Massachusetts Loses $90 Million in Unemployment Fraud
Tuesday, April 17, 2012
Since 2008, the Bay State has written checks to unemployed residents, totaling $6.5 Billion. This does not include the extended benefits from the Federal Government.
Michelle Amante, Acting Director of Labor and Workforce Development said, “We have the lowest overpayment rate in the country, meaning we shouldn’t have made a payment to them or overpaid them.”
Amante said Massachusetts’ overpayment rate is 1.4%, while the National average is 2.51%. But even that small percentage of six billion dollars works out to be about 90 million dollars, that has been paid out in unemployment fraud in the last three years.
It is also unclear if that low rate is even really accurate because it is hard to track people collecting unemployment and working under the table.

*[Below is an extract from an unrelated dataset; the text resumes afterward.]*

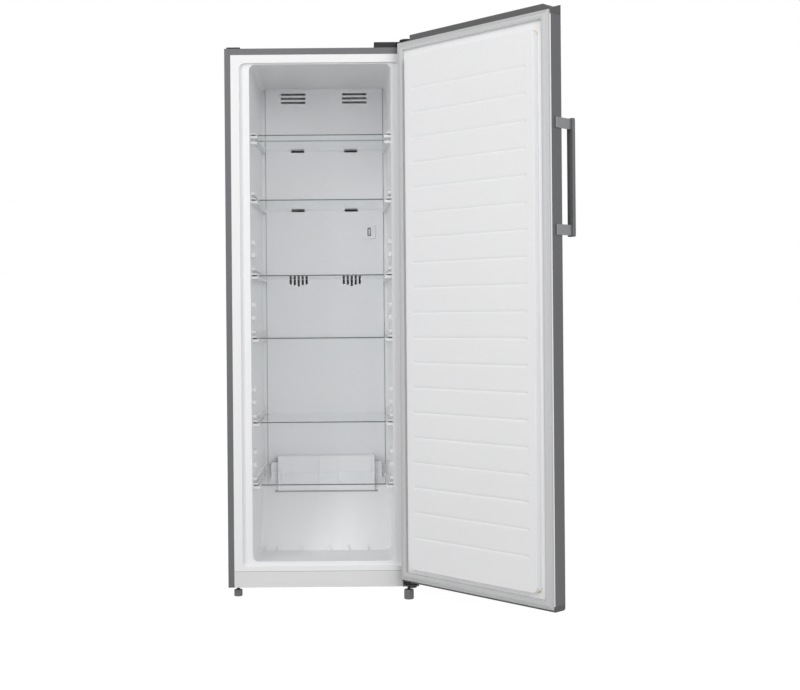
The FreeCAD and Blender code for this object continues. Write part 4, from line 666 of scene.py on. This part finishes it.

Amante said her department relies on the public to be their watchdog in reporting people who are getting paid by the government and making money on the side and not reporting it. “We hope concerned citizens will help. We have a fraud hotline and an email box. We investigate every claim. We also have a cross match system. Everytime someone gets hired that company has to enter them into the national directory of new hires. We work with the Department of Revenue and we do audits.”
Underground Economy Taskforce
The cash businesses are the harder ones to track so the Department of Labor and Workforce Development created a special taskforce to deal with this problem. Amante said, “It is a problem for us, the Attorney General and Department of Revenue. We have a task force on the underground economy”. Last year that taskforce recovered $7 Million dollars.
Amante said businesses are also guilty of unemployment fraud. Amante said, “A lot of companies are giving employees 1099s and treating them like independent contractors in order to avoid paying unemployment tax. If someone is under your direction and control we consider them your employee and you need to pay that tax.” Amante said unemployment tax per employee is calculated on a rate system. It considers how much money you paid into the system, how many benefits the state paid out by that employer and we come up with a rate. Amante said it is anywhere between 1.26% of someone’s salary up to 12.27%. The maximum is $14,000 per employee.
With thousands of people out of work and desperately searching for a job, it is disconcerting that people would be cheating the system. Worcester County is still trying to pull itself out of the recession, meaning fewer jobs are popping up compared to the rest of the state.
Community activist and GoLocal MINDSETTER™ Grace Ross said, “Notoriously for folks, what we have is people with legitimate claims that get denied. I think my anger stays where people are wrongfully turned down. 1.4% for unemployment fraud is lower than the number of people who cheat on their taxes."
The Worcester Unemployment Action Group
The Worcester Unemployment Action Group hopes to use protests and other tactics to raise awareness about the seriousness of the unemployment problem and the plight of the jobless who are now starting to get their benefits cut off.
“We have an unemployment crisis that is really deeper than anything that has happened since World War II,” Horton said. “Contrary to all the hopeful stuff you hear on the radio, it’s not going to go away anytime soon.”
Battling to help the jobless
Founded by Grace Ross, the Worcester Anti-Foreclosure Team launched protests at foreclosure auctions, succeeding in halting or delaying the proceedings and helping homeowners facing the boot to stay put.
Not alone, Horton is being joined in his new effort targeting the unemployment issue by other members of the Worcester Anti-Foreclosure Team.
He points to a massive demonstration by the jobless in Washington back during the Depression as an example of what protests can do. He noted the rally, which drew more 1.2 million people, put the desperation of the jobless on the nation’s radar for the first time.
In fact, the Worcester group is already eyeing its first battle, with plans by state officials to close unemployment assistance centers in Worcester and Milford.
While state officials peg the jobless rate at 6.9 percent, Horton contends the real rate, when all those who have given up looking for work and are no longer counted, is closer to 15 percent in Central Massachusetts. That amounts to 60,000 people without work – Horton calls that number “conservative.”
Plight of the long-term unemployed
Despite the reality of double-digit unemployment, Congress is steadily scaling back the amount of money it is sending to the states for unemployment benefits.
That is putting an increasing number of people in Worcester in desperate situations, with not enough money to pay their bills or keep a roof over their heads.
David Bentley, who lives in Worcester and has joined up with Horton’s protest group, lost his job in retail sales two years ago and has been unable to find anything since.
He got his last unemployment check last December and has had to move out of his apartment and in with a friend to make ends meet. At 53, stores are passing him over in favor of younger workers with little or no experience.
Bentley still has money for food thanks to food stamps, but that’s about it.
“I have been out of work for two years and I am completely cut off,” he said.